Nor is it at all true, Selin said, that there are so-called no-go zones where police are afraid to patrol, or where locals have instituted sharia law, as Horowitz claimed. Selin’s refutation was echoed by Felipe Estrada Dörner, a criminology professor at Stockholm University, interviewed by the Washington Post.
But that is not to say there are not some “challenges in the short term … that we need to deal with,” Selin said.
Jerzy Sarnecki, a criminology professor at Stockholm University, said that claims about surging violence due to immigration are “lies.”
“But really good lies always have a little bit of truth in them,” Sarnecki told us in an email. “So also in this case.”
Sarnecki noted that Sweden has a “very broad legal definition of rape” and that “Swedish women are aware of their rights and have a high propensity to report sexual assaults, and we calculate crimes in a different manner than comparable countries.”

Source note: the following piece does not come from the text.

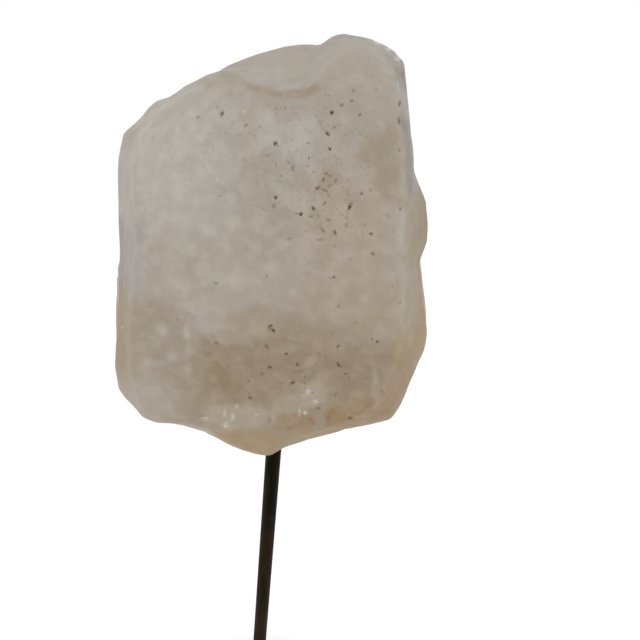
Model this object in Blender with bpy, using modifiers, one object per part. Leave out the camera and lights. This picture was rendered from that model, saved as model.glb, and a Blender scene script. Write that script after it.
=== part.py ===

Sweden has a low rate of lethal violence compared with other countries, he said. But he allowed that there has been an uptick recently.
“The number of these cases [of lethal violence] have fallen sharply since 1990 but increased slightly in the past two years,” Sarnecki said. “This increase, however, has nothing to do with the recent large refugee wave.”
“Obviously,” he said, “the large reception of refugees in a short time causes various types of strains in a small country like Sweden, but these problems are exaggerated greatly by populist movements that are ideologically close to Mr. Trump.”